Why are phenols and anilines especially reactive in aromatic electrophilic substitution reactions?
Phenols are in fact potent nucleophiles, but their electron density is NOT localized to the oxygen centre.
Phenols are said to be more acidic than aliphatic alcohols in that oxygen electron density is conceived to be delocalized around the ring. This approach may be a bit simplistic and wrong-headed (reduced charge density of the phenoxide seems to be the determinant); nevertheless, it does some give some clue to explain the REACTIVITY of phenols.
Phenols are considered to be more reactive than benzene in circumstances of aromatic electrophilic substitution by several orders of magnitude. Benzene, when it reacts with an electrophile *by acting as a NUCLEOPHILE, usually requires some Lewis acid catalysis to effect the reaction.

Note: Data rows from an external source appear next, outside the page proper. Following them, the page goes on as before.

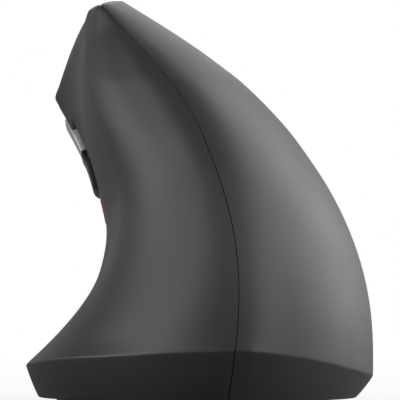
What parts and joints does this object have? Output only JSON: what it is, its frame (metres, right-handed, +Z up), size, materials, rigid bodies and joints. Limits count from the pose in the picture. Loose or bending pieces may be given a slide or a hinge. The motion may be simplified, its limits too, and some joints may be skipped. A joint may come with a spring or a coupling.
{
  "type": "vertical ergonomic mouse",
  "caption": "Right-hand cordless vertical mouse: two curved shells on a flared base, two hinged main keys, clickable scroll wheel, thumb buttons, speed button and battery base.",
  "frame": {"origin": "on the table plane under the glide feet, at the middle of the overall box", "axes": "+Z up, +Y from the wrist end towards the nose with the scroll wheel, thumb side at -X, palm side at +X"},
  "size_m": [0.0673, 0.12, 0.0774],
  "materials": {
    "soft_touch_shell": "fine soft-touch matte",
    "key_plastic": "fine matte",
    "gloss_trim": "gloss",
    "tyre_rubber": "matte ribbed",
    "grey_plastic": "moulded matte",
    "green_housing": "moulded matte",
    "base_plastic": "fine spark texture",
    "frame_plastic": "moulded matte",
    "circuit_board": "solder mask",
    "clear_lens": "clear moulded",
    "red_lens": "translucent red",
    "led_lens": "clear",
    "silver_button": "satin silver lacquer",
    "grey_button": "satin",
    "cell_jacket": "printed film, plain",
    "spring_steel": "nickel plated",
    "screw_steel": "zinc plated",
    "switch_knob": "moulded",
    "switch_steel": "tin plated",
    "receiver_plastic": "moulded matte",
    "glide_pad": "low-friction pad",
    "black_component": "moulded"
  },
  "bodies": {
    "case": {"thumb_shell": "soft_touch_shell", "palm_shell": "soft_touch_shell", "wheel_bezel": "gloss_trim", "base_plate": "base_plastic", "core_frame": "frame_plastic", "key_board": "circuit_board", "main_board": "circuit_board", "sensor_chip": "black_component", "sensor_lens": "clear_lens", "controller_chip": "black_component", "index_switch": "black_component", "middle_switch": "black_component", "wheel_switch": "black_component", "dpi_switch": "black_component", "forward_switch": "black_component", "back_switch": "black_component", "thumb_board": "circuit_board", "status_led": "led_lens", "light_strip": "red_lens", "board_screws": "screw_steel", "case_screws": "screw_steel", "foot_left": "glide_pad", "foot_front": "glide_pad", "foot_rear": "glide_pad", "foot_right": "glide_pad", "battery_cell": "cell_jacket", "battery_spring": "spring_steel", "battery_plates": "spring_steel", "power_switch": "switch_steel", "wheel_spring": "spring_steel"},
    "index_key": {"index_key": "key_plastic"},
    "middle_key": {"middle_key": "key_plastic"},
    "index_plunger": {"index_plunger": "switch_knob"},
    "middle_plunger": {"middle_plunger": "switch_knob"},
    "wheel_cradle": {"wheel_cradle": "grey_plastic", "wheel_encoder": "green_housing"},
    "scroll_wheel": {"wheel_tyre": "tyre_rubber", "wheel_hub": "grey_plastic"},
    "dpi_button": {"dpi_button": "grey_button"},
    "forward_button": {"forward_button": "silver_button"},
    "back_button": {"back_button": "grey_button"},
    "power_slider": {"power_slider": "switch_knob"},
    "battery_door": {"battery_door": "base_plastic"},
    "usb_receiver": {"usb_receiver": "receiver_plastic"}
  },
  "joints": [
    {"name": "index_press", "type": "hinge", "parent": "case", "child": "index_key", "pos_m": [0.00453, 0.00746, 0.06017], "axis": [-0.8062, 0.2329, 0.5439], "range_deg": [0, 0.45], "stiffness_Nm_per_rad": 1.6, "springref_deg": -0.23},
    {"name": "middle_press", "type": "hinge", "parent": "case", "child": "middle_key", "pos_m": [0.0267, 0.0075, 0.02975], "axis": [-0.5156, -0.036, 0.8561], "range_deg": [0, 0.45], "stiffness_Nm_per_rad": 1.6, "springref_deg": -0.23},
    {"name": "index_plunge", "type": "slide", "parent": "case", "child": "index_plunger", "axis": [-0.656, -0.3358, -0.6759], "range_m": [0, 0.00025]},
    {"name": "middle_plunge", "type": "slide", "parent": "case", "child": "middle_plunger", "axis": [-0.656, -0.3358, -0.6759], "range_m": [0, 0.00025]},
    {"name": "wheel_click", "type": "slide", "parent": "case", "child": "wheel_cradle", "axis": [-0.656, -0.3358, -0.6759], "range_m": [0, 0.0005], "stiffness_N_per_m": 2400, "springref_m": -0.0002},
    {"name": "wheel_spin", "type": "hinge", "parent": "wheel_cradle", "child": "scroll_wheel", "pos_m": [0.00195, 0.02649, 0.04778], "axis": [-0.7093, -0.0316, 0.7042], "continuous": true},
    {"name": "dpi_press", "type": "slide", "parent": "case", "child": "dpi_button", "axis": [-0.7063, -0.0944, -0.7015], "range_m": [0, 0.0005], "stiffness_N_per_m": 1500, "springref_m": -0.0002},
    {"name": "forward_press", "type": "slide", "parent": "case", "child": "forward_button", "axis": [0.9228, 0.0046, 0.3853], "range_m": [0, 0.0005], "stiffness_N_per_m": 1500, "springref_m": -0.0002},
    {"name": "back_press", "type": "slide", "parent": "case", "child": "back_button", "axis": [0.9228, 0.0046, 0.3853], "range_m": [0, 0.0005], "stiffness_N_per_m": 1500, "springref_m": -0.0002},
    {"name": "power_slide", "type": "slide", "parent": "case", "child": "power_slider", "axis": [0, 1, 0], "range_m": [0, 0.0025]},
    {"name": "door_swing", "type": "hinge", "parent": "case", "child": "battery_door", "pos_m": [0.0149, 0.0246, 0.0013], "axis": [1, 0, 0], "range_deg": [0, 75]},
    {"name": "receiver_pull", "type": "slide", "parent": "case", "child": "usb_receiver", "axis": [0, 0, -1], "range_m": [0, 0.008]}
  ],
  "couplings": [
    {"joint": "index_plunge", "follows": "index_press", "m_per_rad": 0.018622},
    {"joint": "middle_plunge", "follows": "middle_press", "m_per_rad": 0.020879}
  ]
}
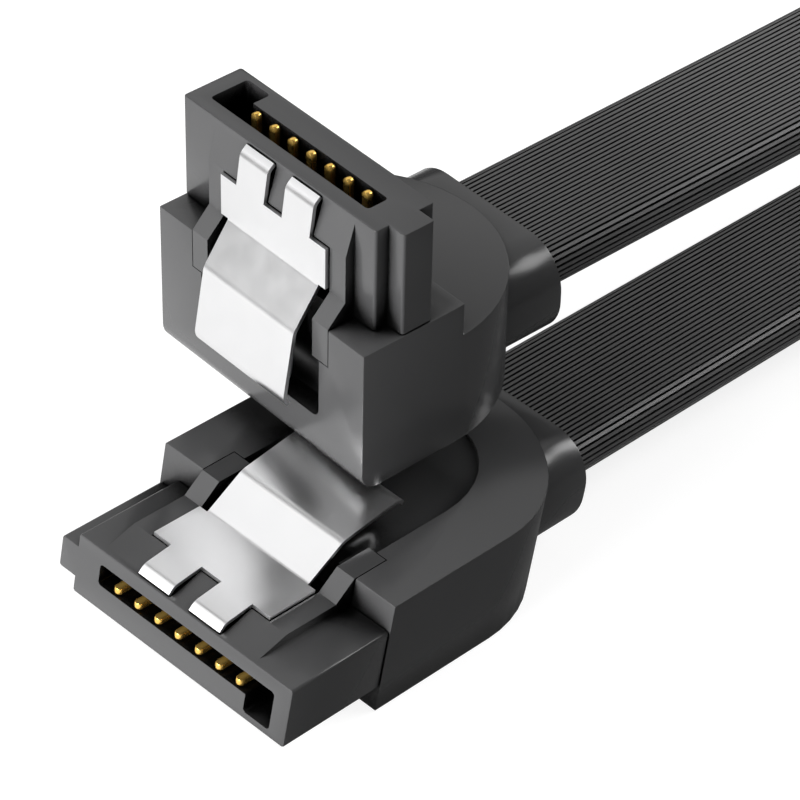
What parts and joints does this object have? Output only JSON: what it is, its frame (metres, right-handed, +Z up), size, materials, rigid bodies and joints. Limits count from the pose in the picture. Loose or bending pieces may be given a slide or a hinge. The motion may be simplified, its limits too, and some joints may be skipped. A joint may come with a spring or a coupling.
{
  "type": "sata data cable",
  "caption": "Flat ribbed data cable with a straight plug and a right-angle plug, each with a sprung steel latch, folded and tied.",
  "frame": {"origin": "on the flat underside of the straight plug's overmold, 12 mm behind its mouth, on its middle line", "axes": "+X from the straight plug's mouth towards its cable, +Y to the side of its locating tab, +Z up"},
  "size_m": [0.2195, 0.0202, 0.0214],
  "materials": {
    "shell_plastic": "satin black moulded plastic",
    "overmold_plastic": "satin black moulded plastic",
    "spring_steel": "bright rolled spring steel",
    "gold_contact": "gold plated",
    "cable_jacket": "black ribbed vinyl jacket",
    "tie_fabric": "black woven hook-and-loop band"
  },
  "bodies": {
    "cable_and_plugs": {"straight_plug_housing": "shell_plastic", "straight_contact_1": "gold_contact", "straight_contact_2": "gold_contact", "straight_contact_3": "gold_contact", "straight_contact_4": "gold_contact", "straight_contact_5": "gold_contact", "straight_contact_6": "gold_contact", "straight_contact_7": "gold_contact", "straight_overmold": "overmold_plastic", "angled_plug_housing": "shell_plastic", "angled_contact_1": "gold_contact", "angled_contact_2": "gold_contact", "angled_contact_3": "gold_contact", "angled_contact_4": "gold_contact", "angled_contact_5": "gold_contact", "angled_contact_6": "gold_contact", "angled_contact_7": "gold_contact", "angled_overmold": "overmold_plastic", "cable_straight_run": "cable_jacket", "cable_angled_run": "cable_jacket", "cable_hank": "cable_jacket", "cable_tie": "tie_fabric"},
    "straight_latch": {"straight_latch_spring": "spring_steel"},
    "angled_latch": {"angled_latch_spring": "spring_steel"}
  },
  "joints": [
    {"name": "straight_latch_flex", "type": "hinge", "parent": "cable_and_plugs", "child": "straight_latch", "pos_m": [-0.00155, 0, 0.00673], "axis": [0, -1, 0], "range_deg": [0, 2], "stiffness_Nm_per_rad": 0.3},
    {"name": "angled_latch_flex", "type": "hinge", "parent": "cable_and_plugs", "child": "angled_latch", "pos_m": [-0.00268, 0.00545, 0.0108], "axis": [0.1161, 0.9912, -0.0635], "range_deg": [0, 2], "stiffness_Nm_per_rad": 0.3}
  ]
}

In contrast, phenols and anilines (whose reactivity is enhanced by lone pairs on the oxygen or the nitrogen) are many more times reactive towards electrophiles. With respect to benzene, both aniline and phenol are activated nucleophiles, and often do not require Lewis acid catalysis. The lone pairs on phenol donate electron density to the entire ring, and the phenyl ring becomes MORE nucleophilic.
I would consult a text on the enhanced reactivity of phenols and anilines in the section of aromatic chemistry.